--- INPUT MATERIAL ---
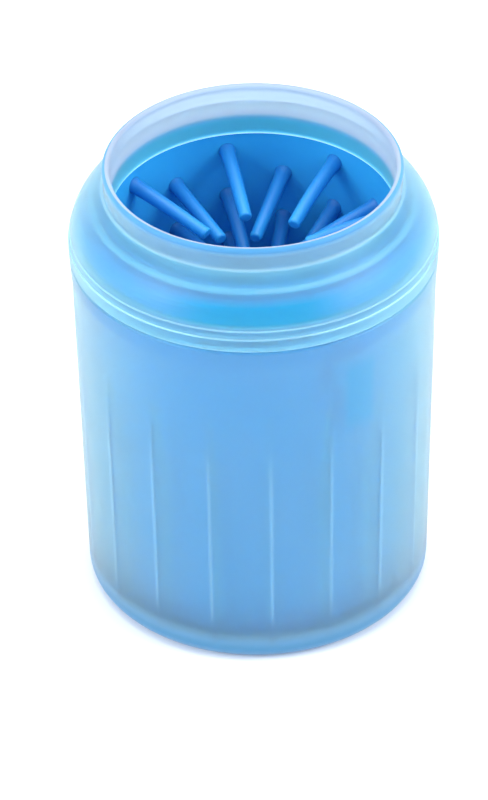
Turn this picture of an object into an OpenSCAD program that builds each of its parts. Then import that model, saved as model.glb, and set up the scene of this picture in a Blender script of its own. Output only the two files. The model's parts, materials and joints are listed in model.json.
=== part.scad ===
// Paw washer cup: a frosted cup, a soft silicone brush insert, and a twist-lock collar with an open neck.
// Upright on its base, axis on Z, millimetres. The collar turns to free its lugs, and rises with the brush.

/* [Overall] */
// Height from the base to the top of the lip
total_h = 147; // [140:1:155]
// Radius of the collar's skirt, the widest place
skirt_r = 55.3; // [54.8:0.1:56]

/* [Cup] */
// Outer radius just above the base's rounded corner
base_r = 52.7; // [51.5:0.1:53]
// Radius of the rounded corner round the base
base_corner = 5.3; // [4:0.1:6]
// Wall thickness
cup_wall = 2.2; // [1.8:0.1:2.4]
// Number of stiffening ribs inside
rib_count = 18; // [12:3:21]
// Thickness of each rib
rib_t = 1.4; // [1:0.1:2]

/* [Collar] */
// Radius of the mouth, a straight bore
mouth_r = 42.4; // [41.5:0.1:42.6]
// Wall thickness of the shoulder and skirt
collar_wall = 1.8; // [1.5:0.1:1.9]

/* [Brush] */
// Wall thickness of the silicone sleeve
sleeve_t = 1.6; // [1.2:0.1:1.8]
// Bristles in each row
bristles_per_row = 8; // [6:1:10]
// Free length of a bristle
bristle_l = 29; // [20:1:30]
// Diameter of a bristle at its root
bristle_d = 4.6; // [3:0.1:5]
// Droop of the bristles towards the base
bristle_droop = 8; // [0:1:10]

/* [Hidden] */
$fn = 180;

// Heights, measured down from the lip so that the neck, shoulder and skirt keep their sizes.
skirt_z = total_h - 28.8;      // lower edge of the collar
band_z = total_h - 24.4;       // top of the skirt's straight band
crease_z = total_h - 21.6;     // crease between skirt and shoulder
neck_z = total_h - 7;          // foot of the neck
spigot_z = total_h - 17.5;     // lower edge of the collar's inner spigot
rim_z = total_h - 22.2;        // rim of the cup, which carries the brush's flange
stop_z = skirt_z - 0.6;        // stop shoulder of the cup, just under the skirt
flare_z = stop_z - 11.6;       // where the cup's wall starts to flare

// Radii worked out from the skirt.
stop_r = skirt_r - 0.2;
cup_top_r = skirt_r - 0.8;
skirt_in_r = skirt_r - collar_wall;
crease_r = skirt_r - 0.4;       // band between crease and skirt
shoulder_n = 12;                // steps along the shoulder's curve
chamfer = 0.4;                  // broken edges of the mouldings
finish_r = skirt_in_r - 1.8;   // root of the cup's lugs
finish_in_r = finish_r - 1.7;
finish_foot = 3.6;              // how far the thin wall under the rim runs below the stop

// Neck and lip
lip_r = 1.1;
lip_c = mouth_r + lip_r;
neck_r = lip_c + 0.8;
spigot_r = mouth_r + 1.2;

// Control points of the outside of the shoulder, a round-bellied curve from the neck's foot to the crease
shoulder_a = [neck_r + 0.5, neck_z + 0.1];
shoulder_b = [skirt_r - 1.5, total_h - 14.8];
shoulder_c = [crease_r - 0.3, crease_z];

// Seal ring, in a shallow groove inside the shoulder
seal_r = 47;
seal_z = total_h - 13.1;
seal_section = 1.2;

// Lugs: four on the cup, four on the collar, each on a shallow helix.
lug_count = 4;
lug_arc = 35;
lug_lead = 14;                 // rise in one full turn
lug_tilt = atan(lug_lead / (2 * PI * finish_r));
lug_h = 1.4;                   // how far a lug stands out
lug_root = 1.8;                // height of a lug at its root
lug_crest = 1.0;               // height of a lug at its crest
lug_bite = 0.8;                // how deep a lug is rooted in its wall
lug_z = total_h - 24.7;
lug_drop = 1.5;                // how far the collar's lugs lie under the cup's

// Floor of the cup
floor_z = 3.4;
recess_z = 1.2;
recess_r = base_r - 10.4;
foot_r = base_r - base_corner;
inner_corner = 3.5;

// Ribs
rib_in_r = 46.4;
rib_full_z = 62;                // above this the ribs run out into the wall
rib_top_z = 92;
rib_phase = -85.8;

// Sleeve of the brush
sleeve_in_r = spigot_r + 0.15;
sleeve_top_z = spigot_z + 5;
sleeve_bottom_z = 4.6;
sleeve_draft = 1.2;            // how much narrower the sleeve is at its foot
flange_t = 1.5;                // thickness of the flange that hangs on the cup's rim
flange_r = finish_r - 0.4;
flange_h = 3.8;                // upright edge of the flange
flange_bend = 2.2;             // outside radius of the bend above that edge
flange_top_z = rim_z + 7.6;    // where the flange leaves the sleeve
hem = 0.9;                     // the sleeve's foot is thickened to a round hem
foot_bend = 3;                 // height of the foot, where the sleeve's taper ends

// Keys: three tabs on the sleeve that sit midway between the cup's ribs.
key_count = 3;
key_phase = rib_phase + 1.5 * 360 / rib_count;
key_r = finish_in_r - 0.5;
key_top_z = 110;
key_head_z = 98;
key_foot_z = 80;
key_head_w = 14;
key_w = 8.5;

// Bristles
row_count = 13;
row_pitch = 8.1;
first_row_z = total_h - 23.8;
row_phase = 100;
root_depth = 1.1;              // length of root trimmed off at the sleeve's wall
tip_taper = 0.35;              // how much thinner a bristle's radius is at its tip
tip_round = 0.5;

row_names = [for (i = [1:row_count]) str("bristle_row_", i < 10 ? "0" : "", i)];

// Points along an arc about c, from angle a0 to a1.
function arc(c, r, a0, a1, n = 8) =
    [for (i = [0:n]) let (a = a0 + (a1 - a0) * i / n) [c[0] + r * cos(a), c[1] + r * sin(a)]];

// A soft step from radius r0 at z0 to r1 at z1.
function ease(r0, z0, r1, z1, n = 8) =
    [for (i = [0:n]) [r0 + (r1 - r0) * (1 - cos(180 * i / n)) / 2, z0 + (z1 - z0) * i / n]];

// Points along the shoulder's outside, moved inwards by a distance square to the curve.
function shoulder(inset) =
    [for (i = [0:shoulder_n]) let (
        t = i / shoulder_n,
        p = (1 - t) * (1 - t) * shoulder_a + 2 * t * (1 - t) * shoulder_b + t * t * shoulder_c,
        d = (1 - t) * (shoulder_b - shoulder_a) + t * (shoulder_c - shoulder_b)
    ) p - [-d[1], d[0]] / norm(d) * inset];

function reversed(points) = [for (i = [len(points) - 1:-1:0]) points[i]];

// One lug on a shallow helix about the Z axis. It stands out from radius r0 to r1 and is rooted behind r0.
module lug(r0, r1, z, turn) {
    root_r = r0 - sign(r1 - r0) * lug_bite;
    root_h = lug_root + (lug_root - lug_crest) * lug_bite / lug_h;
    rotate([0, 0, turn]) translate([0, 0, z]) rotate([lug_tilt, 0, 0]) rotate([0, 0, -lug_arc / 2])
        rotate_extrude(angle = lug_arc)
            polygon([[root_r, -root_h / 2], [r1, -lug_crest / 2],
                     [r1, lug_crest / 2], [root_r, root_h / 2]]);
}

// One rib on the inside of the cup's wall, its top part sloped into the wall.
module rib(turn) {
    rotate([0, 0, turn]) rotate([90, 0, 0]) linear_extrude(rib_t, center = true)
        polygon([[rib_in_r, floor_z - 0.6], [base_r - 1.3, floor_z - 0.6],
                 [cup_top_r - 1.5, rib_top_z], [cup_top_r - cup_wall - 0.5, rib_top_z],
                 [rib_in_r, rib_full_z]]);
}

module cup() {
    inner_top_r = cup_top_r - cup_wall;
    inner_foot_r = base_r - cup_wall + 0.2;
    color([0.72, 0.85, 0.96, 0.5]) {
        rotate_extrude() polygon(concat(
            [[0, recess_z], [recess_r - 1, recess_z], [recess_r, 0]],
            arc([foot_r, base_corner], base_corner, -90, -1),
            ease(cup_top_r, flare_z, stop_r, stop_z - 0.5),
            [[stop_r - chamfer, stop_z], [finish_r, stop_z + 0.1],
             [finish_r, rim_z - chamfer], [finish_r - chamfer, rim_z],
             [finish_in_r + chamfer, rim_z], [finish_in_r, rim_z - chamfer],
             [finish_in_r, stop_z - finish_foot], [inner_top_r, stop_z - finish_foot - 3.4]],
            arc([inner_foot_r - inner_corner, floor_z + inner_corner], inner_corner, 0, -90, 6),
            [[0, floor_z]]
        ));
        for (i = [0:rib_count - 1]) rib(rib_phase + 360 / rib_count * i);
        for (i = [0:lug_count - 1]) lug(finish_r, finish_r + lug_h, lug_z, 360 / lug_count * i);
    }
}

module seal_section_ring(section) {
    rotate_extrude() translate([seal_r, seal_z]) circle(section, $fn = 32);
}

module collar() {
    color([0.74, 0.86, 0.96, 0.5]) {
        difference() {
            rotate_extrude() polygon(concat(
                [[skirt_in_r, skirt_z + 0.3], [skirt_in_r + 0.3, skirt_z], [skirt_r - chamfer, skirt_z],
                 [skirt_r, skirt_z + chamfer], [skirt_r, band_z - 0.2], [skirt_r - 0.2, band_z],
                 [crease_r, band_z], [crease_r, crease_z - 0.3], [crease_r - 0.2, crease_z - 0.05]],
                reversed(shoulder(0)),
                arc([neck_r + 1.1, neck_z + 1.1], 1.1, 225, 180, 5),
                arc([lip_c, total_h - lip_r], lip_r, -40, 180, 14),
                arc([mouth_r + 0.6, spigot_z + 0.6], 0.6, 180, 360, 8),
                shoulder(collar_wall),
                [[skirt_in_r, crease_z - 2.2]]
            ));
            seal_section_ring(seal_section);
        }
        for (i = [0:lug_count - 1])
            lug(skirt_in_r, skirt_in_r - lug_h, lug_z - lug_drop, 360 / lug_count * i);
    }
}

module seal_ring() {
    color([0.85, 0.92, 0.97]) seal_section_ring(seal_section);
}

// One key tab, as wide as its head above the ribs and narrower between them.
module key_tab(turn) {
    rotate([0, 0, turn]) intersection() {
        rotate([90, 0, 90]) linear_extrude(key_r + 5)
            polygon([[-key_head_w / 2, key_top_z], [-key_head_w / 2, key_head_z],
                     [-key_w / 2, key_head_z - 4], [-key_w / 2, key_foot_z + 2],
                     [-key_w / 2 + 2, key_foot_z],
                     [key_w / 2 - 2, key_foot_z], [key_w / 2, key_foot_z + 2], [key_w / 2, key_head_z - 4],
                     [key_head_w / 2, key_head_z], [key_head_w / 2, key_top_z]]);
        rotate_extrude()
            polygon([[sleeve_in_r + 0.6, key_foot_z], [key_r - 2, key_foot_z], [key_r, key_foot_z + 4],
                     [key_r, key_top_z - 3], [key_r - 2, key_top_z], [sleeve_in_r + 0.6, key_top_z]]);
    }
}

module brush_sleeve() {
    foot_in_r = sleeve_in_r - sleeve_draft;
    out_r = sleeve_in_r + sleeve_t;
    color([0.16, 0.55, 0.92]) {
        rotate_extrude() polygon(concat(
            [[sleeve_in_r, spigot_z], [sleeve_in_r, sleeve_top_z - chamfer],
             [sleeve_in_r + chamfer, sleeve_top_z], [out_r - chamfer, sleeve_top_z],
             [out_r, sleeve_top_z - chamfer], [out_r, flange_top_z + 0.5],
             [out_r + 0.8, flange_top_z - 0.4]],
            arc([flange_r - flange_bend, rim_z + flange_h], flange_bend, 70, 0, 6),
            [[flange_r, rim_z], [flange_r - 1.1, rim_z], [flange_r - flange_t, rim_z + flange_h - chamfer],
             [flange_r - flange_bend - 0.2, rim_z + flange_h + chamfer],
             [out_r, flange_top_z - flange_t - 0.6],
             [foot_in_r + sleeve_t, sleeve_bottom_z + foot_bend]],
            arc([foot_in_r + sleeve_t / 2, sleeve_bottom_z + hem], hem + 0.3, 60, -90, 8),
            arc([foot_in_r + sleeve_t / 2, sleeve_bottom_z + hem], hem + 0.3, -90, -240, 8),
            [[foot_in_r, sleeve_bottom_z + foot_bend]]
        ));
        for (i = [0:key_count - 1]) key_tab(key_phase + 360 / key_count * i);
    }
}

// One soft finger: rooted in the sleeve's wall, tapered, with a rounded-off flat tip that points at the axis.
module bristle() {
    r0 = bristle_d / 2;
    r1 = r0 - tip_taper;
    l = bristle_l + root_depth;
    rotate([0, -90 - bristle_droop, 0]) rotate_extrude($fn = 32)
        polygon(concat([[0, 0], [r0, 0]],
                       arc([r1 - tip_round, l - tip_round], tip_round, 0, 90, 4), [[0, l]]));
}

// The tapered space inside the sleeve, which trims the bristles' roots flush with its wall.
module sleeve_bore() {
    low_z = sleeve_bottom_z + foot_bend;
    translate([0, 0, low_z])
        cylinder(h = spigot_z - low_z, r1 = sleeve_in_r - sleeve_draft, r2 = sleeve_in_r);
}

// One row of bristles; rows are staggered by half a step.
module bristle_row(i) {
    z = first_row_z - row_pitch * i;
    wall_r = sleeve_in_r - sleeve_draft * (spigot_z - z) / (spigot_z - sleeve_bottom_z);
    step = 360 / bristles_per_row;
    color([0.2, 0.6, 0.95]) intersection() {
        for (k = [0:bristles_per_row - 1])
            rotate([0, 0, row_phase + step * (k + (i % 2) / 2)])
                translate([wall_r + root_depth, 0, z]) bristle();
        sleeve_bore();
    }
}

cup();
collar();
seal_ring();
brush_sleeve();
for (i = [0:row_count - 1])
    bristle_row(i);
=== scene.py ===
import json
import math
import random

import bmesh
import bpy
from mathutils import Matrix, Vector, noise


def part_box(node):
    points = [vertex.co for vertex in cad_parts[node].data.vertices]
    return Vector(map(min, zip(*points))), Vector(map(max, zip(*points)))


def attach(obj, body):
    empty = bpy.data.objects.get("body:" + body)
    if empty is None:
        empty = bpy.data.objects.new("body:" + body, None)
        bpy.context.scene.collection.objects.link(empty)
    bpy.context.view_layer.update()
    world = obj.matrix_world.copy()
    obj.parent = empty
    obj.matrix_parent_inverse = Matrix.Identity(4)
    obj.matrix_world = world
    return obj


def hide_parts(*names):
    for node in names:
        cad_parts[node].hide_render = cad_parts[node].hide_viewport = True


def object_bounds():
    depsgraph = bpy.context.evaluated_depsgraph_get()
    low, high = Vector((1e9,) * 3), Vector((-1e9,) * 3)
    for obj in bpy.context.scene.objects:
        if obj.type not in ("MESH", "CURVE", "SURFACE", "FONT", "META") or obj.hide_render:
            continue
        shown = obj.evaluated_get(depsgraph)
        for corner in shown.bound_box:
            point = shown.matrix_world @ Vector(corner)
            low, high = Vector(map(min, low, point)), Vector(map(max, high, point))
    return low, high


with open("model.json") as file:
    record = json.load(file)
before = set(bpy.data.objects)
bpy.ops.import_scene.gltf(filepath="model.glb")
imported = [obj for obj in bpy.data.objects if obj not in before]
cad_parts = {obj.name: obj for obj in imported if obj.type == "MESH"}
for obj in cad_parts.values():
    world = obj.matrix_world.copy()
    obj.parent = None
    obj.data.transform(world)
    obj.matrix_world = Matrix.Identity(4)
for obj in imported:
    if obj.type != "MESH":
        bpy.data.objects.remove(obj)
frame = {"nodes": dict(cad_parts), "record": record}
cad_box = [[float(v) for v in corner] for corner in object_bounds()]

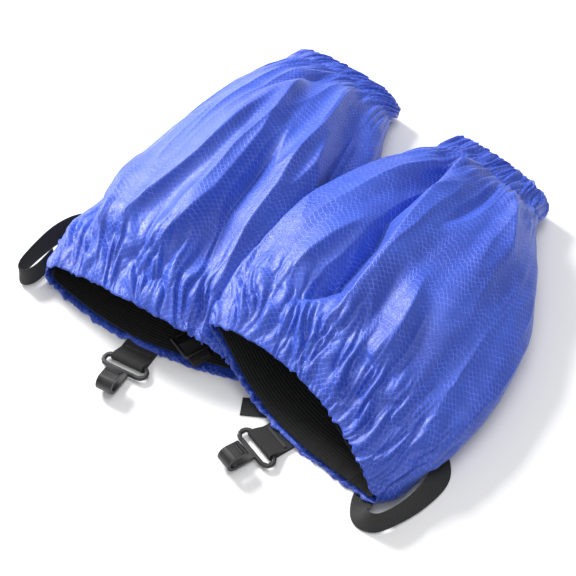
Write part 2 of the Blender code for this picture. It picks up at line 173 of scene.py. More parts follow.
def threads(paint, coordinate, pitch):
    """A row of rounded threads, 0 in the grooves and 1 on the crests."""
    turns = paint.math("MULTIPLY", coordinate, math.pi / pitch)
    return paint.math("ABSOLUTE", paint.math("SINE", turns))


def ripstop_material():
    """Royal-blue nylon with a diamond grid of heavier threads, whose glint is painted lighter into
    the colour.
    """
    paint = Paint("ripstop nylon")
    place = paint.node("UVMap", uv_map="cloth")
    wander = paint.noise(place, 90.0, 2.0)
    split = paint.node("SeparateXYZ", {0: place})
    across = split
    along = split.node.outputs[1]
    lean = paint.math("MULTIPLY", along, 1.25)
    first = paint.math("ADD", across, lean)
    second = paint.math("SUBTRACT", across, lean)
    lines = []
    for slant in (first, second):
        crest = threads(paint, slant, RIPSTOP_PITCH * RIPSTOP_SLANT)
        lines.append(paint.ramp(crest, 0.0, RIPSTOP_LINE, 1.0, 0.0))
    grid = paint.math("MAXIMUM", *lines)
    weave = paint.math(
        "MULTIPLY",
        threads(paint, across, 0.32 * MM),
        threads(paint, along, 0.32 * MM),
    )
    tone = paint.noise(place, 14.0, 3.0)
    cloth = paint.mix(
        paint.ramp(tone, 0.3, 0.7), (0.014, 0.048, 0.36, 1), (0.021, 0.070, 0.46, 1)
    )
    # Painted highlight: the heavier threads are painted a lighter blue as a glint, stronger or weaker
    # at random along the cloth.
    glint = paint.math("MULTIPLY", grid, paint.ramp(wander, 0.35, 0.65, 0.3, 1.0))
    colour = paint.mix(glint, cloth, (0.09, 0.16, 0.80, 1))
    crinkle = paint.noise(place, 260.0, 4.0)
    height = paint.bump(crinkle, 0.35 * MM, 0.6)
    height = paint.bump(weave, 0.04 * MM, 0.5, height)
    height = paint.bump(grid, 0.12 * MM, 0.7, height)
    return paint.finish(
        Base_Color=colour,
        Roughness=paint.ramp(crinkle, 0.3, 0.7, 0.36, 0.5),
        Specular_IOR_Level=0.55,
        Sheen_Weight=0.25,
        Sheen_Roughness=0.4,
        Sheen_Tint=(0.45, 0.6, 1.0, 1),
        Normal=height,
    )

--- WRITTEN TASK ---
Print exactly the lines from the line with "if empty is" to the line with "obj.parent = None", both included, and nothing else.

--- THE REPLY ---
    if empty is None:
        empty = bpy.data.objects.new("body:" + body, None)
        bpy.context.scene.collection.objects.link(empty)
    bpy.context.view_layer.update()
    world = obj.matrix_world.copy()
    obj.parent = empty
    obj.matrix_parent_inverse = Matrix.Identity(4)
    obj.matrix_world = world
    return obj


def hide_parts(*names):
    for node in names:
        cad_parts[node].hide_render = cad_parts[node].hide_viewport = True


def object_bounds():
    depsgraph = bpy.context.evaluated_depsgraph_get()
    low, high = Vector((1e9,) * 3), Vector((-1e9,) * 3)
    for obj in bpy.context.scene.objects:
        if obj.type not in ("MESH", "CURVE", "SURFACE", "FONT", "META") or obj.hide_render:
            continue
        shown = obj.evaluated_get(depsgraph)
        for corner in shown.bound_box:
            point = shown.matrix_world @ Vector(corner)
            low, high = Vector(map(min, low, point)), Vector(map(max, high, point))
    return low, high


with open("model.json") as file:
    record = json.load(file)
before = set(bpy.data.objects)
bpy.ops.import_scene.gltf(filepath="model.glb")
imported = [obj for obj in bpy.data.objects if obj not in before]
cad_parts = {obj.name: obj for obj in imported if obj.type == "MESH"}
for obj in cad_parts.values():
    world = obj.matrix_world.copy()
    obj.parent = None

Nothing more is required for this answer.